PromotionPlanningFQDN will work only with a VPN, which resolves DNS records or socks proxy. By default external access is disabled and can be turned on in the provisioned visual attributes use case.
Visual attributes
The data platform can typically be operated with all types of data including transactional, operational, and visual data such as images. The visual attributes use case gets attributes from the image:
As an example we’ve taken a catalog of women’s dresses and created a use case that identifies the type and color of the dress and helps to find a particular one in the catalog.
Similar to the promotion planning use case above, links to both private and public links to the user interface will be available in the provisioned product details.

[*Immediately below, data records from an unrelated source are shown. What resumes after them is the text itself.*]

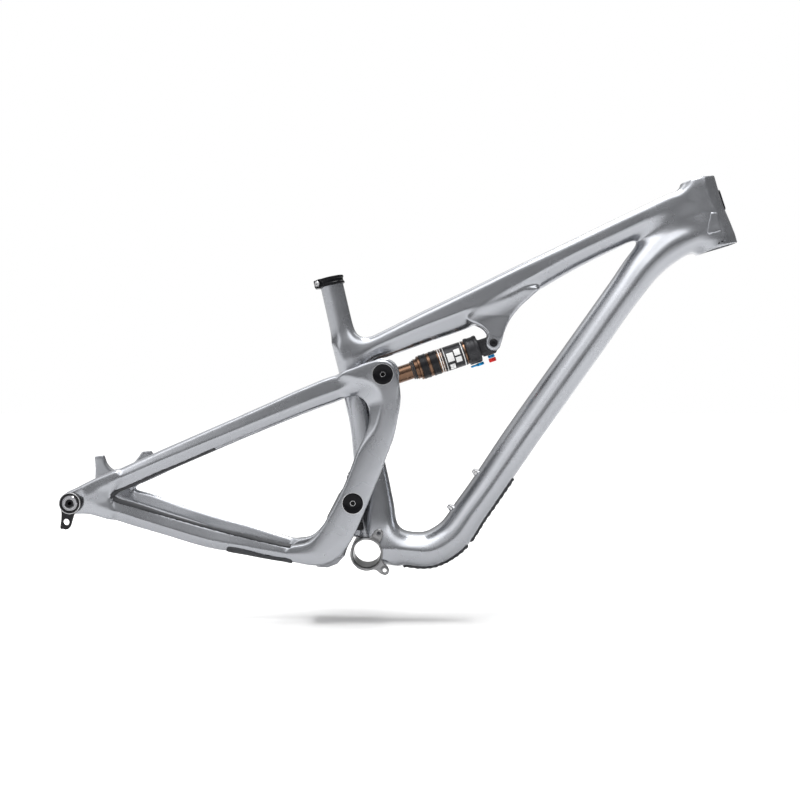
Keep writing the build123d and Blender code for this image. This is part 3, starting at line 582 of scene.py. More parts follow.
# (x, z, y, depth, width, crease, left tilt, right tilt)
TOP_TUBE = (
    (446, 582, 0, 43, 42, 0.1, 4, 4),
    (410, 567, 0, 44, 45, 0.1, 10, 4),
    (370, 545.5, 0, 40, 47, 0.1, 22, 4),
    (325, 518, 0, 40.5, 47, 0.1, 30, 4),
    (260, 477, 0, 42, 47, 0.05, 34, 4),
    (185, 427, 0, 50, 46, 0.1, 34, 4),
    (116, 381.5, 0, 54, 45, 0.05, 32, 6),
    (47, 344, 0, 46, 41, -0.05, 26, 10),
    (0, 318, 0, 40, 34, -0.1, 20, 12),
    (-58, 288, 0, 30, 24, 0, 12, 12),
)
DOWN_TUBE = (
    (466, 548, 0, 52, 42, 0.2, 4, 8),
    (438, 535, 0, 62, 52, 0.2, 5, 12),
    (411, 519, 0, 64, 58, 0.15, 6, 18),
    (375, 480, 0, 56, 62, 0.1, 7, 24),
    (345, 431, 0, 51, 64, 0.1, 7, 26),
    (302, 354.5, 0, 51, 65, 0.1, 7, 27),
    (258, 276.5, 0, 51, 66, 0.1, 7, 27),
    (215, 200, 0, 51, 67, 0.1, 7, 27),
    (150, 80, 0, 50, 71, 0.05, 7, 25),
    (122, 33.5, 0, 52, 74, 0.0, 7, 23),
    (92, 13.5, 0, 52, 77, -0.05, 7, 24),
    (60, 10.5, 0, 49, 78, -0.1, 8, 26),
    (12, 8, 0, 40, 70, -0.1, 8, 24),
)
EAR_OUTLINE = (
    (116, 364), (131, 357), (141, 352), (147, 344), *arc(SHOCK_FRONT, 11.6, (165, 215, 265, 315, 3)),
    (170.5, 350), (177, 369), (189, 389), (206, 410), (214, 421), (200, 418), (176, 404), (150, 389),
    (128, 376),
)


def ear(side):
    """Ear for the shock's front bolt, thinner where it runs into the top tube."""
    points = closed_curve(EAR_OUTLINE)

    def distance(x, y, z):
        outer = np.interp(z, (343, 374), (22.8, 19.0)).astype(np.float32)
        return meet(outline_distance(points, x, z), np.maximum(y * side - outer, 14.0 - y * side), 3)

    low, high = sorted((side * 8.0, side * 30.0))
    return distance, (108, low, 314), (222, high, 430)


SKIN_STEP = 1.7
front = Block((-135, -50, -32), (522, 50, 632), SKIN_STEP)
front.add(lean_bar(HEAD_BOTTOM, HEAD_RUN, HEAD_RINGS, edge=1.5))
front.add(tube(TOP_TUBE, 11), blend=20)
front.add(tube(DOWN_TUBE, 20), blend=16)
front.add(oval_tube(SEAT_TUBE), blend=30)
for side in (-1, 1):
    front.add(ear(side), blend=14)
front_solid = front.around((40, -50, -32), (230, 50, 160))
head_solid = front.around((436, -44, 500), (516, 44, 628))
front.add(cross_bar(LINK_PIVOT, 16.0, -19.3, 19.3, edge=1.5), blend=4)
front.cut(lean_box(LOWER_PIVOT, RAIL_LEAN, (24.6, 110, 108), edge=1.5), blend=1)
front.add(lean_box((-18.5, 38.0), RAIL_LEAN, (15, 14, 36), edge=2), blend=3)
front_skin = skin(front, "front_skin", paint, "front_triangle",
                  ("head_tube", "top_tube", "shock_mount", "down_tube", "seat_tube"))
in_head = (-HEAD_RUN[0], -HEAD_RUN[1])
bore(front_skin, [
    turned(in_plane(HEAD_BOTTOM), in_plane(HEAD_RUN),
           ((28, -5), (28, HEADSET_DEPTH), (20, HEADSET_DEPTH), (20, 60))),
    turned(in_plane(HEAD_TOP), in_plane(in_head),
           ((22, -5), (22, HEADSET_DEPTH), (20.05, HEADSET_DEPTH), (20.05, 60))),
    turned(in_plane(SEAT_TOP), in_plane(SEAT_RUN), ((SEATPOST_R, -5), (SEATPOST_R, SEATPOST_DEPTH))),
    turned((0, 0, 0), (0, 1, 0), ((SHELL_R - 0.2, -60), (SHELL_R - 0.2, 60))),
    turned(in_plane(LINK_PIVOT), (0, 1, 0), ((7, -30), (7, 30))),
    turned(in_plane(SHOCK_FRONT), (0, 1, 0), ((4, -30), (4, 30))),
])

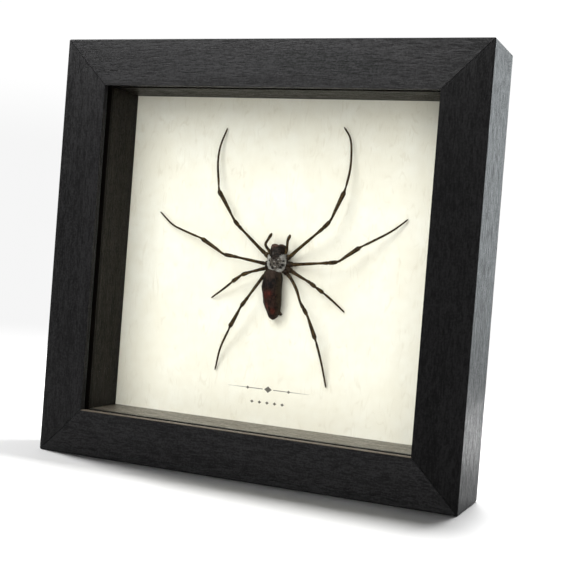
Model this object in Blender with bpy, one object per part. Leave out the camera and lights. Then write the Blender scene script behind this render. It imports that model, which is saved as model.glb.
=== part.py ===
"""A framed spider specimen: a black wooden box frame, its glass, inner spacer strips,
a cream paper panel with one large dried orb weaver on it, and a plain back.

Metres, +Z up. The frame stands on its bottom rail and its picture side faces -Y.
The origin is in the middle of the footprint, on the surface that it stands on.
"""

import math
from collections import namedtuple

import bmesh
import bpy
from mathutils import Matrix, Vector

MM = 0.001

# Outside of the frame
FRAME_WIDTH = 200 * MM
FRAME_HEIGHT = 192 * MM
FRAME_DEPTH = 35 * MM
FACE_WIDTH = 21 * MM
WALL_THICKNESS = 14 * MM
LIP_THICKNESS = 3 * MM
CORNER_RADIUS = 0.7 * MM
ARRIS_RADIUS = 0.5 * MM
MITRE_GAP = 0.2 * MM

# Room between pieces that touch
GAP = 0.3 * MM

# Layers behind the lip, front to back
GLASS_THICKNESS = 3 * MM
PAPER_DEPTH = 31 * MM
PAPER_THICKNESS = 0.8 * MM
BACK_BOARD_THICKNESS = 2 * MM

# Steel points that hold the back board in, two on each rail
POINT_LENGTH = 10 * MM
POINT_WIDTH = 5 * MM
POINT_THICKNESS = 0.5 * MM
POINT_SPACING = 0.45

# Sawtooth hanger on the back of the top rail
HANGER_LENGTH = 44 * MM
HANGER_WIDTH = 8 * MM
HANGER_THICKNESS = 1 * MM
HANGER_TEETH = 9
TOOTHED_PART = 0.6
TOOTH_HEIGHT = 1.6 * MM
NAIL_HEAD_RADIUS = 1.9 * MM
NAIL_HEAD_THICKNESS = 0.7 * MM
NAIL_HEAD_TOP_RADIUS = 1.5 * MM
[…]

Source images for the model are also in the adp-rnd-ml-datasets S3 bucket. Jupyter notebook reads data directly and creates both the ML model and REST endpoint for the UI:
Visual attributes in Jupyter notebook are also created by CloudFormation automation. The ML engineer will just need to run the training and release process. Both visual attribute and promotion planning use cases help to understand and build the custom ML pipelines. Visual attributes provisioning works the same way:
The visual attributes configuration process is the same as the promotion planning use case discussed above.
Anomaly detection
Anomaly detection capability is fully covered in a separate post.
Conclusion
Analytics Platform is a modular platform with six major capabilities, five of which are already available in the AWS Marketplace. Data governance with custom data quality solutions will be released later this year. Each of these can be deployed separately or share the same resources like EMR or Redshift. Deployment is based on the CloudFormation stack and is fully automated. It takes less than a day to deploy all capabilities however, for promotion planning and visual attributes it takes a significant amount of time to train and create the models. The platform is fully operable and ready to be integrated with external data sources.